Nobel Prize Winner Is in Favor of Israel’s Judicial Reform

Top economic thinker slams “irresponsible self-fulfilling prophecy” that judicial reform will harm Israel’s economy, insists overhaul will ultimately lead to growth.

By Aviel Schneider | | Topics: Judicial Reform
Professor Robert Israel Aumann insists judicial reform will lead to economic growth. Photo: Hadas Parush/Flash90

Professor Robert Israel Aumann is a mathematician who received the 2005 Nobel Prize in Economics for his work on game theory. In supporting the current government’s efforts toward judicial reform, he refers to the judicial revolution implemented by former Chief Justice Aharon Barak three decades ago, which greatly expanded the powers of the Supreme Court.

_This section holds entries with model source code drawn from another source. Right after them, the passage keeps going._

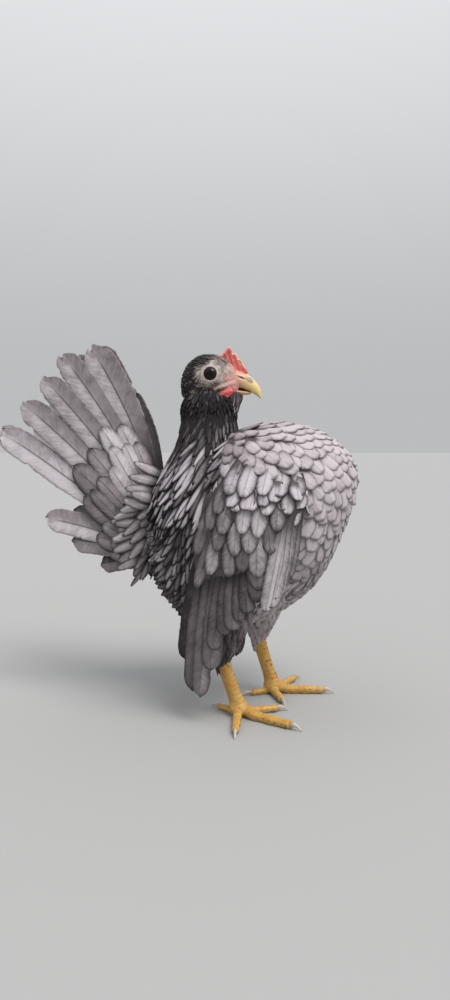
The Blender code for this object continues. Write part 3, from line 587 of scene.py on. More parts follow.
# Comb and wattles.
# A hen's small single comb: a fleshy red blade with uneven points and a paler, swollen rim, rooted on
# the forehead. The wattles are two small folds of the same skin that hang at the corners of the gape.
COMB_OUTLINE = [  # along the bill and up, in the head's frame
    (0.6, 10.2), (2.6, 12.8), (4.6, 16.4), (6.2, 15.6), (7.2, 13.4), (8.8, 13.9), (10.2, 13), (11.2, 11.2),
    (13, 11), (14.6, 9), (16.6, 7.1), (17.2, 5.4), (15, 3.6), (8, 6), (2, 7),
]
COMB_MIDDLE = np.array((8.4, 8.8))
COMB_THICKNESS = 2.6
COMB_POINTS = 104
WATTLE_PLACE = (9.4, 6.4, -7.4)
WATTLE_SIZE = (2.5, 1.2, 4.6)
WATTLE_LEAN = math.radians(-48.0)
COMB_RED = (0.66, 0.075, 0.080)
COMB_PEACH = (0.82, 0.38, 0.25)
comb_look, c = material("comb_flesh", 0.42, Specular_IOR_Level=0.45)
pebble = c.node("ShaderNodeTexVoronoi", Scale=1500.0, Vector=c.node("ShaderNodeTexCoord", None, 3))
swell = grain(c, 380.0, 3.0)
flesh = (mark(c, "rim") + (swell - 0.5) * 0.55).rise(0.30, 1.0).tint(COMB_RED, COMB_PEACH)
flesh = (pebble.rise(0.1, 0.6) * 0.22).tint(flesh, (0.85, 0.42, 0.36))
paint(c, flesh, pebble * 0.8 + swell, 0.00028)

closed = COMB_OUTLINE[-1:] + COMB_OUTLINE + COMB_OUTLINE[:2]
turns = 1 + np.arange(COMB_POINTS) / COMB_POINTS * len(COMB_OUTLINE)
outline = np.array([smooth(closed, turn / (len(closed) - 1)) for turn in turns])
shares = np.sin(np.linspace(0, math.pi / 2, 14))
rings = []
for way, run in ((1, shares), (-1, shares[-2::-1])):
    for share in run:
        flat = COMB_MIDDLE + (outline - COMB_MIDDLE) * (0.02 + 0.98 * share)
        edge = 1 - share
        thick = COMB_THICKNESS / 2 * min(1.0, (edge / 0.09) ** 0.5) * (1.0 - 0.38 * step(edge, 0.12, 0.42))
        wave = 0.30 * np.sin(flat[:, 0] * 0.9) * step(flat[:, 1], 8, 14)
        fold = 0.22 * np.sin(flat[:, 0] * 2.3 + flat[:, 1] * 1.4) * min(1.0, edge * 4)
        rings.append(np.stack([flat[:, 0], way * (thick + fold) + wave, flat[:, 1]], -1))
verts, faces = loft(rings)
share = np.concatenate([np.repeat(np.concatenate([shares, shares[-2::-1]]), COMB_POINTS), [0, 0]])
rim = step(share - 0.62 + 0.30 * step(verts[:, 0], 5, 12), 0, 0.38) * step(verts[:, 2], 5.5, 9.0)
dress(mesh_object("comb_blade", from_head(verts), faces, comb_look, rim=rim), "comb", "comb")

lean = np.array(Matrix.Rotation(-WATTLE_LEAN, 3, "Y"))
deep, thick, tall = WATTLE_SIZE
for word, side in SIDES.items():
    centre = np.array(WATTLE_PLACE) * (1, side, 1)
    rings = []
    for a in np.linspace(0.05, math.pi - 0.05, 40):
        width = math.sin(a) ** 0.8
        ring = level_ring((0, 0, math.cos(a) * tall), deep * width, thick * width, 48)
        ring[:, 1] += side * 0.22 * np.sin((ring[:, 0] + centre[0]) * 1.9 + 2.0 * a) * width
        rings.append(centre + ring @ lean.T)
    verts, faces = loft(rings)
    rim = 0.15 + 0.3 * step(centre[2] - verts[:, 2], 1.5, 3.6)
    wattle = mesh_object("wattle_fold_" + word, from_head(verts), faces, comb_look, rim=rim)
    dress(wattle, "comb", "wattle_" + word)


# Legs.
# Bare shanks and feet in one horny skin: overlapping plates down the front of the shank and along the
# top of each toe, fine round scales elsewhere, pads below, and yellow with brown flecks.
LEGS = {
    "right": dict(side=-1, hock=(3.6, 19.7, 25.0), hub=(11.5, 17.6, 5.4), toes=dict(
        inner=(30.0, 20.0), middle=(-21.0, 30.0), outer=(-79.0, 24.0), hind=(152.0, 12.5))),
    "left": dict(side=1, hock=(13.6, 18.2, 27.0), hub=(21.3, 20.1, 5.4), toes=dict(
        inner=(62.0, 17.0), middle=(-12.0, 27.0), outer=(-70.0, 24.0), hind=(143.0, 12.5))),
}
SHANK_RADIUS = 3.3
SHANK_LENGTHENED = 3.5  # up into the thigh
FOOT_PAD = (4.9, 4.3, 4.6)  # radius, middle's height and half height
TOE_RADIUS = dict(inner=2.2, middle=2.5, outer=2.2, hind=1.9)
LEG_GRID = 0.00052
PLATE_RISE = 0.32
PLATE_LENGTH = 2.3
LEG_YELLOW = (0.60, 0.38, 0.105)
LEG_AMBER = (0.60, 0.30, 0.060)
LEG_PALE = (0.74, 0.52, 0.20)
LEG_BROWN = (0.10, 0.045, 0.020)


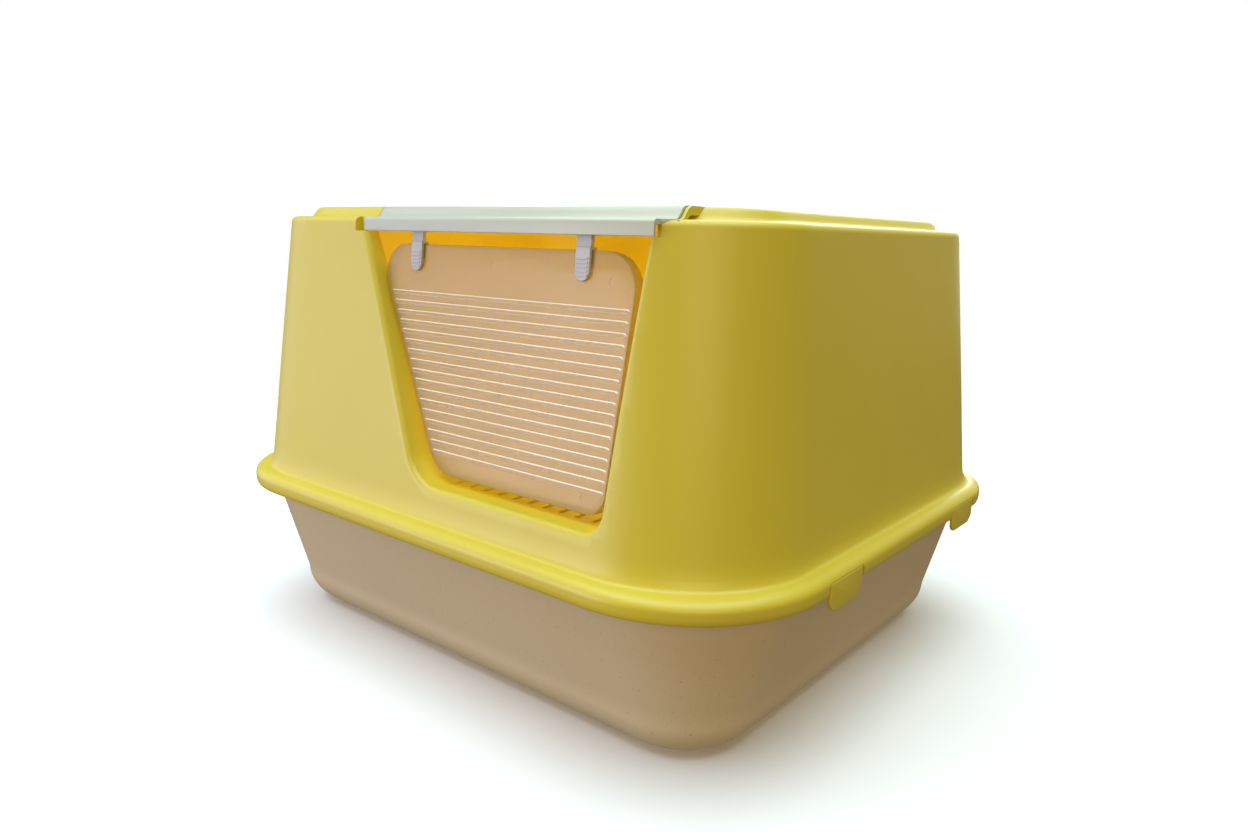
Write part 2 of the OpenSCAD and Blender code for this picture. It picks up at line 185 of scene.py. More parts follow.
CLIP_FINISH = PlasticFinish(
    "clip_white_plastic", (0.46, 0.455, 0.44), (0.49, 0.485, 0.47), 0.34,
    grain_scale=1800.0, grain_depth=0.00002, specular=0.7)
PIN_FINISH = PlasticFinish(
    "pin_brushed_steel", (0.62, 0.62, 0.60), (0.68, 0.68, 0.66), 0.32,
    metallic=1.0, stretch=(0.05, 1.0, 1.0), grain_scale=2600.0,
    grain_depth=0.00001)


# ------------------------------------------------------- modelling helpers


def pick_only(obj: bpy.types.Object) -> None:
    """Deselect everything, then select one object and make it active."""
    if bpy.context.object is not None and bpy.context.object.mode != "OBJECT":
        bpy.ops.object.mode_set(mode="OBJECT")
    for other in bpy.context.selected_objects:
        other.select_set(False)
    obj.select_set(True)
    bpy.context.view_layer.objects.active = obj


def seat_object(obj: bpy.types.Object) -> None:
    """Put the object at the origin, with its place in its mesh."""
    pick_only(obj)
    bpy.ops.object.transform_apply(location=True, rotation=True, scale=True)


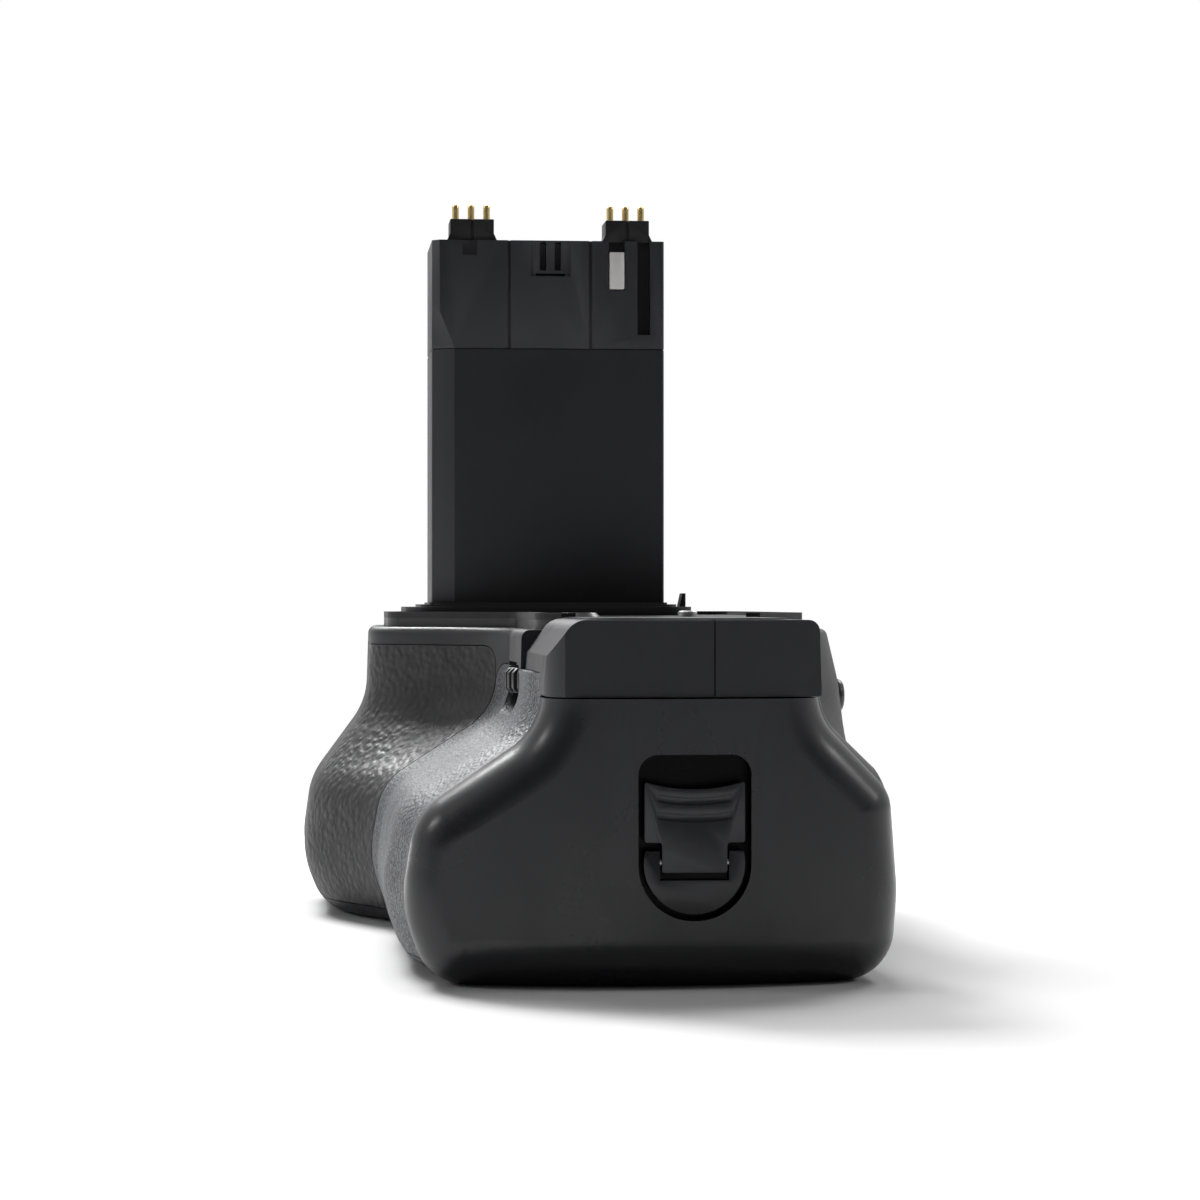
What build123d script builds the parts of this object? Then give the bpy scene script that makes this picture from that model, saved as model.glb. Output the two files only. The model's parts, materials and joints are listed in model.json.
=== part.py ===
from build123d import *
import math
import os

# Camera battery grip in millimetres. The origin is on the axis of the attachment screw, in the plane
# that meets the camera. +X runs along the grip to the battery door, -Y is the camera's front, +Z is up.
# Heights are counted from the surface that the grip stands on, and at_height turns them into Z.
os.makedirs("parts", exist_ok=True)

# Clearances and cuts
overrun = 1.0
fit_gap = 0.15
slide_gap = 0.3
running_gap = 0.05
free_gap = 0.35
edge_break = 0.4

# Body
grip_height = 48.0
far_x = -88.0
door_seat_x = 46.0
door_crown_x = 57.0
door_front_depth = 27.4
near_front_depth = 29.6
hand_front_depth = 40.2
near_rear_depth = 38.4
pod_rear_depth = 40.8
swell_end_x = 28.0
hand_start_x = -28.0
hand_full_x = -54.0
pod_start_x = 20.0
pod_full_x = -6.0
far_round = 8.0
rind_depth = 1.0
wall = 2.6
seam_y = 13.0
station_shares = (0.07, 0.14, 0.2, 0.305, 0.41, 0.56, 0.68, 0.8, 0.9, 1)
ramp_lead = 5.2
inner_reach_share = 0.35
least_end_share = 0.15
end_round_shares = (0, 0.1, 0.4, 1)

# Outline corners, from the top front edge down round the foot and up to the top rear edge
near_height_shares = (0.962, 0.700, 0.465, 0.220, 0.0, 0.0, 0.250, 0.521, 0.730, 0.962)
far_height_shares = (0.962, 0.700, 0.437, 0.200, 0.0, 0.0, 0.250, 0.600, 0.790, 0.962)
near_depth_shares = (0.320, 0.330, 0.930, 1.0, 0.865, 0.974, 1.0, 0.974, 0.714, 0.708)
far_depth_shares = (0.720, 0.730, 0.960, 1.0, 0.900, 0.895, 0.965, 1.0, 0.978, 0.930)
near_corner_radii = (1.2, 9.0, 9.0, 16.0, 7.0, 7.0, 20.0, 6.0, 8.0, 1.2)
far_corner_radii = (1.2, 12.0, 12.0, 16.0, 7.0, 9.0, 20.0, 9.0, 8.0, 1.2)
least_corner = 0.4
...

“The current effort is intended to restore the situation to what it was before Barak’s revolution, when he greatly expanded powers in many ways,” Aumann explained. “Barak introduced the concept of ‘reasonableness,’ which states that if the Supreme Court finds a government action or Knesset law unreasonable, it can simply say that it is unreasonable and therefore reverse it.” Aumann noted that Barak once told Yoni Kempinski, editor of Israel National News, that the Supreme Court justices are like the sages who wrote the Talmud. Barak believes they are both legislators and judges.

“Indeed, he is right that our Talmudic sages were both legislators and judges, but the thing is, here in Israel we don’t have theocracy, we don’t have the kind of government that existed in Talmudic times. We have a democracy, and in a democracy it is the elected officials who make the laws, and the judges who administer those laws,” stressed the Nobel laureate.

As protesters warn of a “dictatorship,” Aumann insists the situation is exactly the opposite. “Proponents of judicial reform say, ‘We’re done with the judiciary interfering in contentious, ideological issues,'” said the professor. “The Supreme Court should not rule on ideological issues. The Supreme Court is there to judge according to the law.”

Meeting with Israeli academics who have won a Nobel Prize in the last decade. The other three Nobel laureates are all against the judicial reform. Photo: Gil Yohanan/FLASH90

Aumann also downplayed claims by senior Treasury officials that the legal reforms will hurt the economy, saying their public predictions of Israel’s economic demise, rather than the reform itself, are more likely to provoke public concern that will lead to a downturn in the economy becomes. “The discussion in Israel is unique because nobody talks about the actual content of the judicial reform, about the legislation,” said Aumann. He wonders why the people who claim the economy is being hurt never address specific reforms that they claim are hurting the country financially.

“In the short term, the economy will suffer, but that is not due to judicial reform. It’s because people are saying the economy is going to suffer and the economy is very vulnerable. When people have to look to the future to decide whether to invest, and when economists are predicting a downturn in the economy, people will not invest. It’s not because of the reform, it’s because of what they hear from economists,” he pointed out, adding that the economists’ dire predictions are “irresponsible and unfounded.”

“They are irresponsible because the prediction will lead to a self-fulfilling prophecy, and it may actually happen. But I think smart investors will wait until they think the economy has bottomed and then they will invest, and there will be another big boom in Israel’s economy because the prophecies are completely unfounded and the economy itself is resilient . If the reform has an impact on the economy, it will be positive, because the Supreme Court is very activist,” Aumann added. He noted that the Supreme Court over the years has contested and overturned not only Knesset legislation and government decisions, but also private contracts.

Aumann predicts that once the judicial reforms are passed, the economy will experience a period of growth. “I’ve been saying this for years: an activist court system, an activist judiciary, is bad for the economy. I think people will see that the economy has not been damaged and they will invest again and there will be a big recovery.”